In 2005, the Quilombola communities of Alcântara filed complaints with the Inter-American Commission on Human Rights of the OAS for racial discrimination and violations of territorial rights resulting from the installation of the Alcântara Launch Center (CLA). The case progressed to the Inter-American Court of Human Rights (IACHR), and in April 2023, the Brazilian State was found guilty of systematic human rights violations against the Quilombola communities surrounding the Alcântara Launch Center (CLA) in the municipality of Alcântara. This was the first time the Brazilian State had been tried in a case involving Quilombola communities and the first time the Brazilian Armed Forces had been confronted in an international court. During this trial, the Brazilian State formally acknowledged the violation of the rights of the Quilombola communities, issued a public apology, and committed to repairing the damage caused, including the titling of the lands. In September 2024, the federal government delivered land titles to these communities as part of fulfilling this agreement.

The lack of land title (land regularization) creates difficulties for quilombola communities in requesting social and urban policies to improve living conditions, such as urban infrastructure for energy, water and sewage networks.

== Tradition and history ==
The community is located about 60 km from the municipal seat of Alcântara. Recognized for its rich Afro-Indigenous heritage, the community preserves ancestral traditions, with emphasis on the artisanal production of ceramics, practiced for more than three centuries. This activity represents not only an important source of economic sustenance, but also a central element of local cultural identity, functioning as a link between generations and an expression of the historical resistance of the quilombo.

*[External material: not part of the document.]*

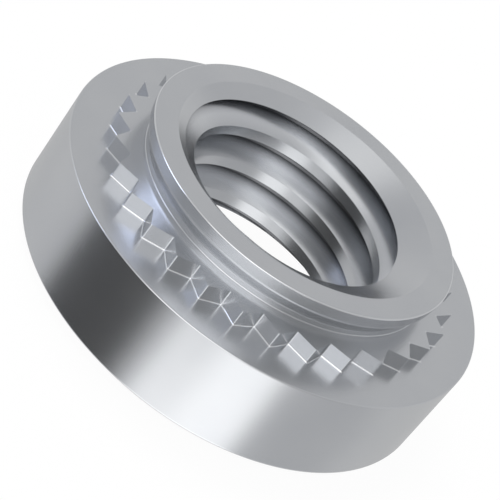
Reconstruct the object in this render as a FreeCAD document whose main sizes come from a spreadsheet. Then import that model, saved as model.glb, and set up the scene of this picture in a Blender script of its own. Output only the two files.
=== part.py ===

A phenomenological study highlights the importance of natural elements, especially clay, in the local ceramic process. These components of geodiversity are appropriated by the artisans, becoming incorporated into the material culture, community identity and historical resistance.

The ceramics of Itamatatiua have been highlighted in local cultural initiatives. On August 14, 2024, it was announced that the Alcântara Museum, through the project "Alcântara: From Dinosaurs to the Space Age", developed by the Federal University of Maranhão in partnership with the Alcântara Museum and the Sousândrade Foundation, would begin exhibiting objects produced by the community. The action aims to illustrate the development of Alcântara through its crafts, culture, tradition and innovation.

The handicrafts practiced in Itamatatiua are the result of accumulated knowledge passed down through generations. The artisans of the community possess tacit knowledge about techniques for extracting, preparing, and shaping natural raw materials, transforming them into artifacts that express values, worldviews, and their own cultural identities. Due to this cultural and economic value, funding and research institutions have promoted actions to ensure the continuity of these traditional practices. In this context, design has acted as a tool to support product development and the appreciation of Brazilian handicrafts. However, such interventions require sensitive and respectful approaches, as there are real risks of product distortion and the distortion of local culture if the autonomy, knowledge, and sociocultural contexts of the communities involved are not taken into account.

== The Children of Saint Teresa ==
Itamatatiua stands out in the fight for cultural preservation, and being a region far from the city of Alcântara, it has very specific customs and beliefs within the community, such as devotion to Saint Teresa of Ávila, thus the people call themselves children of Saint Teresa.

The belief in and devotion to Saint Teresa of Ávila is part of the life of this community; these lands belonged to the Carmelite Order. Saint Teresa of Ávila is a saint of devotion for the Carmelite Order, known as Saint Teresa of Jesus.

The story goes that a black couple received the land as a donation, and this is confirmed by the land ownership record, which is carved into a stone and kept by the former residents.

Oral accounts state that devotion to Saint Teresa of Ávila has been present since ancient times. They recount that the Saint's image was found in the Chora Well and from then on began to manifest itself through dreams, indicating where and how she wanted her church to be built. The community attributes many miracles to the Saint and considers her the protector of the territory where the community is located.

== Quilombola Museum of Itamatatiua ==
In October 2025, the Quilombola Museum of Itamatatiua was inaugurated in Alcântara. The result of a joint effort between the Federal University of Maranhão (UFMA) and the Itamatatiua Women's Association, the space highlights the traditional work carried out by the community's ceramists at the Itamatatiua Ceramic Production Center, tells the story of the centuries-old method of ceramic production, and provides information about the history of the quilombola community.